Gonna break the format here, because “Why can’t they” is perfectly obvious. Marvel and DC the publishers don’t really get along these days, a state of affairs exacerbated by ex-Marvel head Joe Quesada pulling some dickish moves back in 2010. Which is sad, because back in the day, DC/Marvel crossovers were a frequent event, from their beginnings in Superman Vs. Spider-Man to the Teen Titans teaming up with the X-Men to the well intentioned but ineptly executed DC Vs. Marvel (or Marvel Vs. DC, depending on the issue number), which at least created the interesting experiment Amalgam Comics. And then after a hiatus, they managed to join forces one last time for the greatest inter-company crossover ever.
JLA/Avengers (or, again based on issue number, Avengers/JLA) is filled with classic moments. The Justice League saw Dr. Doom ruling Latveria, the ruins of mutant nation Genosha, Hulk tearing through the military, and the Punisher shooting up gangs (until Batman broke his own “don’t interfere” rule to whoop on him), and decided that this world’s heroes just don’t try. The Avengers saw Wonder Woman addressing the UN, Superman being deified, and the Flash Museum (“They have a museum dedicated to a speedster!” shouted an enraged and envious Quicksilver. “A museum!”) and decided the heroes of this world overstepped, ruling as gods for the public’s adoration.
It also had the best “fight-then-team-up” sequence of any comic ever… Batman and Captain America trade a few jabs, testing each other out, then Batman essentially says “You might be able to beat me, but it’ll take a while. Want to figure out what’s actually happening instead?” And off they go.
And then history gets twisted, creating an alternate past where the DC and Marvel universes had known about each other for years, to the point of getting together each Thanksgiving like the JLA and JSA used to do. And Hawkeye and Green Arrow exchange the one piece of dialogue that’s missing from most DC multiverse stories (especially this season of The Flash)… “For the last time, we’re Earth One, you’re Earth Two!”

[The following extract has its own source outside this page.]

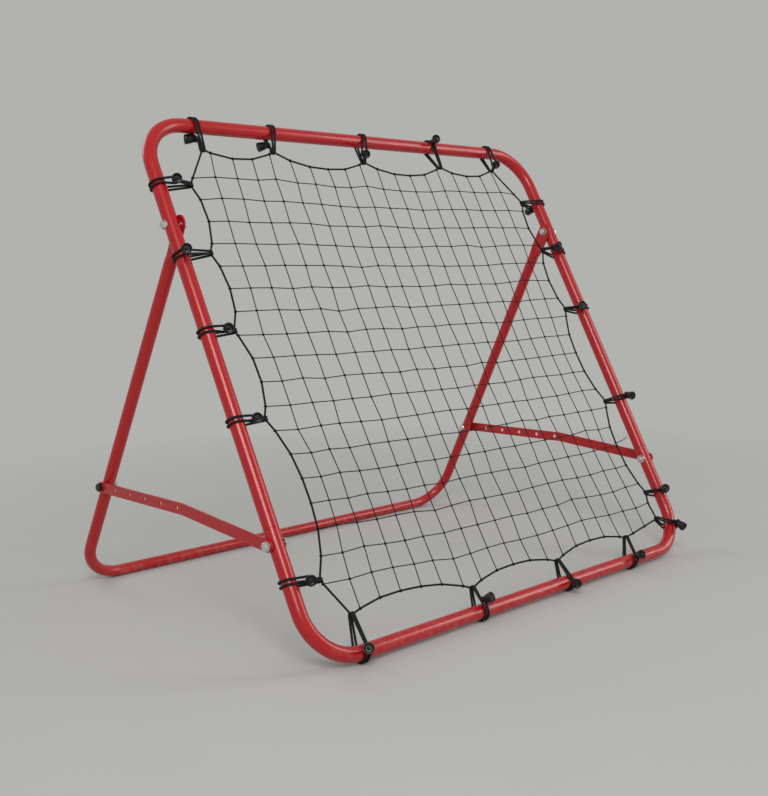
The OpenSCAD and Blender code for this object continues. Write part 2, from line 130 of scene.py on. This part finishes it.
def unit(v):
    v = np.asarray(v, float)
    return v / np.linalg.norm(v, axis=-1, keepdims=True)


# ---- Mesh making ----


class Soup:
    """Vertices, faces and their UVs, gathered from many tubes into one mesh."""

    def __init__(self):
        self.points, self.faces, self.uvs, self.count = [], [], [], 0

    def add(self, points, faces, uvs):
        self.points.append(np.asarray(points, float))
        self.faces += [[i + self.count for i in face] for face in faces]
        self.uvs += uvs
        self.count += len(points)

    def piece(self, name, material, sharp_angle=None):
        mesh = bpy.data.meshes.new(name)
        mesh.from_pydata(np.vstack(self.points).tolist(), [], self.faces)
        layer = mesh.uv_layers.new(name="UVMap")
        layer.data.foreach_set("uv", np.array(self.uvs, np.float32).ravel())
        mesh.shade_smooth()
        if sharp_angle is not None:
            mesh.set_sharp_from_angle(angle=math.radians(sharp_angle))
        mesh.materials.append(material)
        mesh.validate()
        piece = bpy.data.objects.new(name, mesh)
        bpy.context.scene.collection.objects.link(piece)
        return piece


def lengths_along(path):
    return np.concatenate([[0], np.cumsum(np.linalg.norm(np.diff(path, axis=0), axis=1))])


def resampled(path, step):
    """The path with its points about step apart."""
    along = lengths_along(path)
    at = np.linspace(0, along[-1], max(3, int(round(along[-1] / step)) + 1))
    return np.stack([np.interp(at, along, path[:, k]) for k in range(3)], axis=1)


def smoothed(path, passes, closed=False):
    """The path with its corners rounded. An open path keeps its ends."""
    for _ in range(passes):
        before, after = np.roll(path, 1, axis=0), np.roll(path, -1, axis=0)
        eased = 0.25 * before + 0.5 * path + 0.25 * after
        if not closed:
            eased[0], eased[-1] = path[0], path[-1]
        path = eased
    return path


def tangents_of(path, closed=False):
    if closed:
        return unit(np.roll(path, -1, axis=0) - np.roll(path, 1, axis=0))
    return unit(np.gradient(path, axis=0))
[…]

But it’s not to be. If Marvel and DC the publishers aren’t getting along, one can probably count on Marvel Studios and Warner Brothers to be just as reluctant to get into bed with each other. Even if people would pay all the money on Earth to see Robert Downey Jr.’s Iron Man go three rounds against Batman.
Sadly, this will also prevent comics’ one-time weirdest inter-company crossover…
Archie Meets the Punisher. That happened. That is a thing that two companies agreed to make and paid people to write and draw. Multiple people, actually, because the Archie scenes are all drawn in the Archie house style, while a different artist drew all the Punisher scenes in a more appropriately gritty fashion. It’s fascinating in how audacious it is just for existing, in how committed they are to a team-up that makes no sense and should not be, but still somehow turns out worth reading.
So in that spirit… how much do I want to see Jon Bernthal’s Frank Castle set loose amongst the teen-drama-fuelled noir mysteries of the CW’s Riverdale?
So. Goddamn. Much.
It would be so weird and so stupid and so, so mesmerising. But Marvel won’t let their Netflix characters cross over with their own film branch, so that there is a pipe dream. A ridiculous, near-indefensible pipe dream.
Maybe in Riverdale’s fourth season they’ll get desperate enough to do Archie Vs. Predator.